A McClatchy investigation after the casino firebombing found that two consecutive administrations of Calderon's National Action Party had poked holes in a 1947 act that prohibited gambling, handing out hundreds of permits to allies in an opaque fashion, then allowing bingo and gaming halls to turn into full-fledged casinos.
In one case, federal regulators gave permits for as many as 60 casinos to a man who admitted to possession of 17 pounds of marijuana in New Mexico in 1994.
Critics of the murky regulations surrounding Mexican gaming say that politicians and bureaucrats at city, state and federal levels routinely pocket money from casino owners, much of it to finance political campaigns.
Less than a week after the Casino Royale bombing, videotapes surfaced showing Jonas Larrazabal, brother of Monterrey Mayor Fernando Larrazabal, visiting casinos on at least three occasions and receiving thick wads of cash. Authorities detained the mayor's brother for investigation.
The mayor, a member of the National Action Party, fended off calls by the party to step down. His brother said he was collecting debts on special cheeses he'd sold to the casinos. Last month, a casino owner dropped charges against Jonas Larrazabal, allowing him to go free.
A Nuevo Leon state lawmaker, Hector Gutierrez, said in an interview last week in Monterrey that the Casino Royale firebombing exposed how poorly the Interior Ministry's bureau of gaming and raffles had monitored the casino industry.
"They didn't know who the owner of the Casino (Royale) was. Can you believe it?" said Gutierrez, of the opposition Institutional Revolutionary Party.
Gutierrez headed a congressional task force that cited vast irregularities surrounding Casino Royale in a report issued in late October.
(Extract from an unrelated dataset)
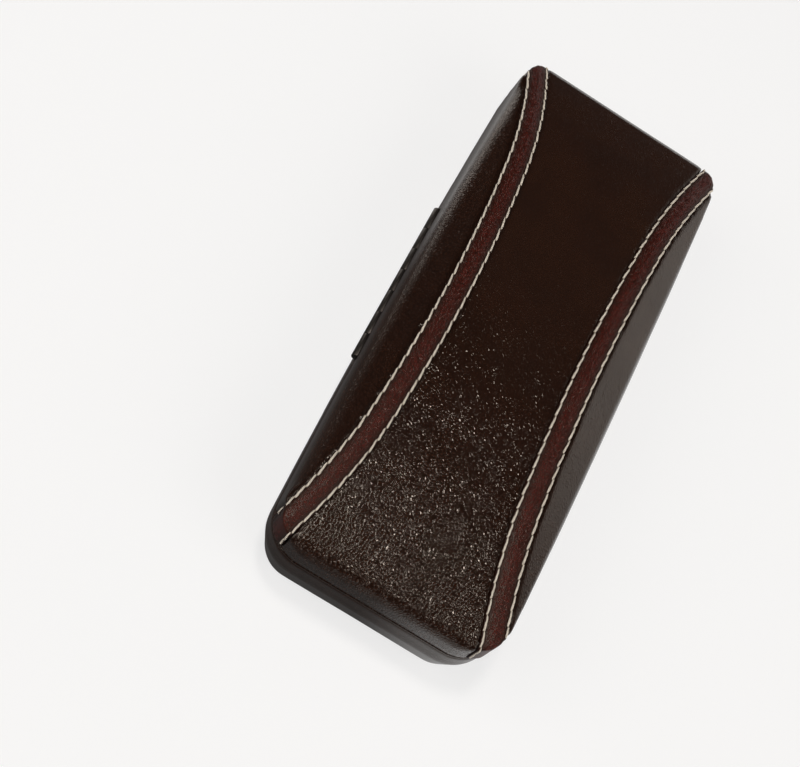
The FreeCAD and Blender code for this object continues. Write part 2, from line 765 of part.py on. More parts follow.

The report said the casino was too close to a school (177 feet), never got approval from city officials and never registered the identities of its owners, operators and employees.
"A casino like this, that has changed management four times without the Interior Ministry checking on it, and that has expanded on one of Monterrey's busiest streets without anyone looking into it — well, there are too many complicities for us to keep quiet," Gutierrez said.
Edmundo Jimenez Ramirez, a retired lawyer who lost his wife in the casino tragedy, said he wouldn't rest until authorities behind the chaotic casino industry were brought to justice.
"I want them to punish the owner (of Casino Royale) and all the officials who turned a blind eye to this," Jimenez said.